_TASK OBJECTIVE_
Print the whole listing exactly.

_INFORMATION PROVIDED_

══════════

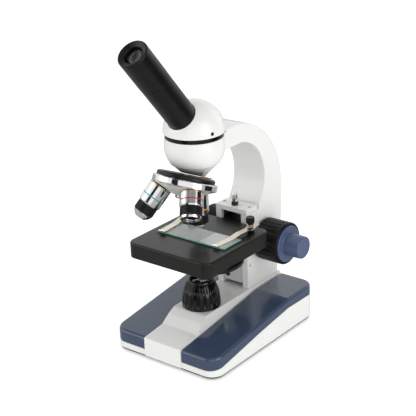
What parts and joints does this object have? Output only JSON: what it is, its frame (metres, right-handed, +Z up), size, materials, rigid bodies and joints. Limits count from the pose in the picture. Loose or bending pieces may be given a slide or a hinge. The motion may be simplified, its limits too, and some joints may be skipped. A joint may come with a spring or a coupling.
{
  "type": "compound microscope",
  "caption": "Monocular student microscope: wedge base with a lamp, curved arm, inclined swivelling head, tilted objective turret and a stage moved by coaxial focus knobs.",
  "frame": {"origin": "middle of the instrument's footprint, on the surface it stands on", "axes": "+Z up, -Y the front where the eyepiece points, +X the right-hand focus knob"},
  "size_m": [0.1236, 0.1862, 0.2912],
  "materials": {
    "enamel_white": "gloss enamel, faintly warm white",
    "enamel_blue": "gloss slate-blue enamel",
    "enamel_black": "satin black enamel",
    "plastic_black": "moulded black, semi-matt",
    "plastic_blue": "moulded navy blue, gloss",
    "chrome": "bright chrome plate",
    "steel": "bright machined steel",
    "brass": "machined brass",
    "rubber": "moulded black rubber",
    "optic_glass": "polished, coated",
    "slide_glass": "ground-edge sheet glass",
    "bare_board": "white circuit board"
  },
  "bodies": {
    "stand": {"base_shell": "enamel_white", "base_panel_left": "enamel_blue", "base_panel_right": "enamel_blue", "base_plate": "enamel_black", "battery_door": "plastic_black", "power_inlet": "plastic_black", "foot_front_left": "rubber", "foot_front_right": "rubber", "foot_back_left": "rubber", "foot_back_right": "rubber", "lamp_housing": "plastic_black", "lamp_lens": "optic_glass", "led_board": "bare_board", "arm": "enamel_white", "gearbox_cap": "enamel_white", "stop_nut": "enamel_black", "stop_screw": "chrome", "column_cover": "steel", "cover_screw": "enamel_black", "slideway": "enamel_black", "cap_screw_left": "steel", "cap_screw_right": "steel", "nosepiece_plate": "enamel_black", "click_spring": "brass", "turret_screw": "steel"},
    "rocker": {"power_switch": "plastic_black"},
    "coarse": {"pinion_shaft": "steel", "coarse_knob_left": "plastic_black", "coarse_knob_right": "plastic_black"},
    "fine": {"fine_shaft": "steel", "fine_knob_left": "plastic_blue", "fine_knob_right": "plastic_blue"},
    "lift": {"focus_rack": "brass"},
    "stage": {"focus_carriage": "enamel_black", "stage_plate": "enamel_black", "condenser_lens": "optic_glass", "diaphragm_screw": "steel", "clip_post_left": "plastic_black", "clip_post_right": "plastic_black"},
    "diaphragm": {"diaphragm_disc": "enamel_black"},
    "clip_l": {"clip_left": "steel"},
    "clip_r": {"clip_right": "steel"},
    "specimen": {"glass_slide": "slide_glass"},
    "nosepiece": {"turret": "chrome", "objective_low_barrel": "chrome", "objective_low_grip": "enamel_black", "objective_low_nose": "chrome", "objective_mid_barrel": "chrome", "objective_mid_grip": "enamel_black", "objective_mid_nose": "chrome", "objective_high_barrel": "chrome", "objective_high_grip": "enamel_black", "objective_high_nose": "chrome"},
    "head": {"swivel_ring": "enamel_black", "head_dome": "enamel_white", "prism": "optic_glass", "head_set_screw": "enamel_black", "draw_tube": "plastic_black"},
    "eyepiece": {"eyepiece_body": "plastic_black", "eye_lens": "optic_glass"}
  },
  "joints": [
    {"name": "head_swivel", "type": "hinge", "parent": "stand", "child": "head", "pos_m": [0, -0.01151, 0.195], "axis": [0, 0, 1], "continuous": true},
    {"name": "eyepiece_lift", "type": "slide", "parent": "head", "child": "eyepiece", "axis": [0, -0.6468, 0.7627], "range_m": [0, 0.026]},
    {"name": "turret_turn", "type": "hinge", "parent": "stand", "child": "nosepiece", "pos_m": [0, -0.01151, 0.1935], "axis": [0, 0.3907, 0.9205], "continuous": true},
    {"name": "coarse_lift", "type": "slide", "parent": "stand", "child": "lift", "axis": [0, 0, 1], "range_m": [-0.018, 0.006]},
    {"name": "coarse_turn", "type": "hinge", "parent": "stand", "child": "coarse", "pos_m": [0, 0.06149, 0.0796], "axis": [1, 0, 0], "range_deg": [-43.2, 129.2]},
    {"name": "fine_turn", "type": "hinge", "parent": "stand", "child": "fine", "pos_m": [0, 0.06149, 0.0796], "axis": [1, 0, 0], "range_deg": [-229.4, 229.4]},
    {"name": "fine_lift", "type": "slide", "parent": "lift", "child": "stage", "axis": [0, 0, 1], "range_m": [-0.0008, 0.0008]},
    {"name": "diaphragm_turn", "type": "hinge", "parent": "stage", "child": "diaphragm", "pos_m": [0.017, -0.01871, 0.0873], "axis": [0, 0, 1], "continuous": true},
    {"name": "clip_left_swing", "type": "hinge", "parent": "stage", "child": "clip_l", "pos_m": [-0.0333, 0.02009, 0.107], "axis": [0, 0, 1], "range_deg": [-35, 25]},
    {"name": "clip_right_swing", "type": "hinge", "parent": "stage", "child": "clip_r", "pos_m": [0.0333, 0.02009, 0.107], "axis": [0, 0, 1], "range_deg": [-25, 35]},
    {"name": "specimen_shift", "type": "slide", "parent": "stage", "child": "specimen", "axis": [1, 0, 0], "range_m": [-0.012, 0.008]},
    {"name": "power_rocker", "type": "hinge", "parent": "stand", "child": "rocker", "pos_m": [0.026, 0.08529, 0.014], "axis": [1, 0, 0], "range_deg": [-7, 7]}
  ],
  "couplings": [
    {"joint": "coarse_turn", "follows": "coarse_lift", "rad_per_m": -125},
    {"joint": "fine_turn", "follows": "fine_lift", "rad_per_m": -5000}
  ]
}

══════════

_IN RESPONSE_
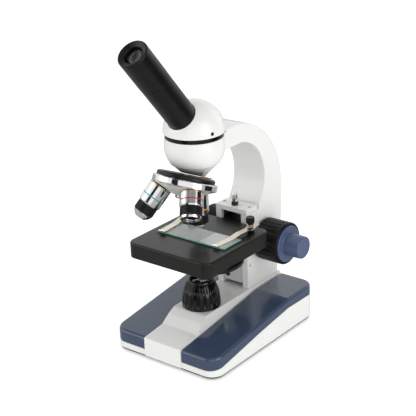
What parts and joints does this object have? Output only JSON: what it is, its frame (metres, right-handed, +Z up), size, materials, rigid bodies and joints. Limits count from the pose in the picture. Loose or bending pieces may be given a slide or a hinge. The motion may be simplified, its limits too, and some joints may be skipped. A joint may come with a spring or a coupling.
{
  "type": "compound microscope",
  "caption": "Monocular student microscope: wedge base with a lamp, curved arm, inclined swivelling head, tilted objective turret and a stage moved by coaxial focus knobs.",
  "frame": {"origin": "middle of the instrument's footprint, on the surface it stands on", "axes": "+Z up, -Y the front where the eyepiece points, +X the right-hand focus knob"},
  "size_m": [0.1236, 0.1862, 0.2912],
  "materials": {
    "enamel_white": "gloss enamel, faintly warm white",
    "enamel_blue": "gloss slate-blue enamel",
    "enamel_black": "satin black enamel",
    "plastic_black": "moulded black, semi-matt",
    "plastic_blue": "moulded navy blue, gloss",
    "chrome": "bright chrome plate",
    "steel": "bright machined steel",
    "brass": "machined brass",
    "rubber": "moulded black rubber",
    "optic_glass": "polished, coated",
    "slide_glass": "ground-edge sheet glass",
    "bare_board": "white circuit board"
  },
  "bodies": {
    "stand": {"base_shell": "enamel_white", "base_panel_left": "enamel_blue", "base_panel_right": "enamel_blue", "base_plate": "enamel_black", "battery_door": "plastic_black", "power_inlet": "plastic_black", "foot_front_left": "rubber", "foot_front_right": "rubber", "foot_back_left": "rubber", "foot_back_right": "rubber", "lamp_housing": "plastic_black", "lamp_lens": "optic_glass", "led_board": "bare_board", "arm": "enamel_white", "gearbox_cap": "enamel_white", "stop_nut": "enamel_black", "stop_screw": "chrome", "column_cover": "steel", "cover_screw": "enamel_black", "slideway": "enamel_black", "cap_screw_left": "steel", "cap_screw_right": "steel", "nosepiece_plate": "enamel_black", "click_spring": "brass", "turret_screw": "steel"},
    "rocker": {"power_switch": "plastic_black"},
    "coarse": {"pinion_shaft": "steel", "coarse_knob_left": "plastic_black", "coarse_knob_right": "plastic_black"},
    "fine": {"fine_shaft": "steel", "fine_knob_left": "plastic_blue", "fine_knob_right": "plastic_blue"},
    "lift": {"focus_rack": "brass"},
    "stage": {"focus_carriage": "enamel_black", "stage_plate": "enamel_black", "condenser_lens": "optic_glass", "diaphragm_screw": "steel", "clip_post_left": "plastic_black", "clip_post_right": "plastic_black"},
    "diaphragm": {"diaphragm_disc": "enamel_black"},
    "clip_l": {"clip_left": "steel"},
    "clip_r": {"clip_right": "steel"},
    "specimen": {"glass_slide": "slide_glass"},
    "nosepiece": {"turret": "chrome", "objective_low_barrel": "chrome", "objective_low_grip": "enamel_black", "objective_low_nose": "chrome", "objective_mid_barrel": "chrome", "objective_mid_grip": "enamel_black", "objective_mid_nose": "chrome", "objective_high_barrel": "chrome", "objective_high_grip": "enamel_black", "objective_high_nose": "chrome"},
    "head": {"swivel_ring": "enamel_black", "head_dome": "enamel_white", "prism": "optic_glass", "head_set_screw": "enamel_black", "draw_tube": "plastic_black"},
    "eyepiece": {"eyepiece_body": "plastic_black", "eye_lens": "optic_glass"}
  },
  "joints": [
    {"name": "head_swivel", "type": "hinge", "parent": "stand", "child": "head", "pos_m": [0, -0.01151, 0.195], "axis": [0, 0, 1], "continuous": true},
    {"name": "eyepiece_lift", "type": "slide", "parent": "head", "child": "eyepiece", "axis": [0, -0.6468, 0.7627], "range_m": [0, 0.026]},
    {"name": "turret_turn", "type": "hinge", "parent": "stand", "child": "nosepiece", "pos_m": [0, -0.01151, 0.1935], "axis": [0, 0.3907, 0.9205], "continuous": true},
    {"name": "coarse_lift", "type": "slide", "parent": "stand", "child": "lift", "axis": [0, 0, 1], "range_m": [-0.018, 0.006]},
    {"name": "coarse_turn", "type": "hinge", "parent": "stand", "child": "coarse", "pos_m": [0, 0.06149, 0.0796], "axis": [1, 0, 0], "range_deg": [-43.2, 129.2]},
    {"name": "fine_turn", "type": "hinge", "parent": "stand", "child": "fine", "pos_m": [0, 0.06149, 0.0796], "axis": [1, 0, 0], "range_deg": [-229.4, 229.4]},
    {"name": "fine_lift", "type": "slide", "parent": "lift", "child": "stage", "axis": [0, 0, 1], "range_m": [-0.0008, 0.0008]},
    {"name": "diaphragm_turn", "type": "hinge", "parent": "stage", "child": "diaphragm", "pos_m": [0.017, -0.01871, 0.0873], "axis": [0, 0, 1], "continuous": true},
    {"name": "clip_left_swing", "type": "hinge", "parent": "stage", "child": "clip_l", "pos_m": [-0.0333, 0.02009, 0.107], "axis": [0, 0, 1], "range_deg": [-35, 25]},
    {"name": "clip_right_swing", "type": "hinge", "parent": "stage", "child": "clip_r", "pos_m": [0.0333, 0.02009, 0.107], "axis": [0, 0, 1], "range_deg": [-25, 35]},
    {"name": "specimen_shift", "type": "slide", "parent": "stage", "child": "specimen", "axis": [1, 0, 0], "range_m": [-0.012, 0.008]},
    {"name": "power_rocker", "type": "hinge", "parent": "stand", "child": "rocker", "pos_m": [0.026, 0.08529, 0.014], "axis": [1, 0, 0], "range_deg": [-7, 7]}
  ],
  "couplings": [
    {"joint": "coarse_turn", "follows": "coarse_lift", "rad_per_m": -125},
    {"joint": "fine_turn", "follows": "fine_lift", "rad_per_m": -5000}
  ]
}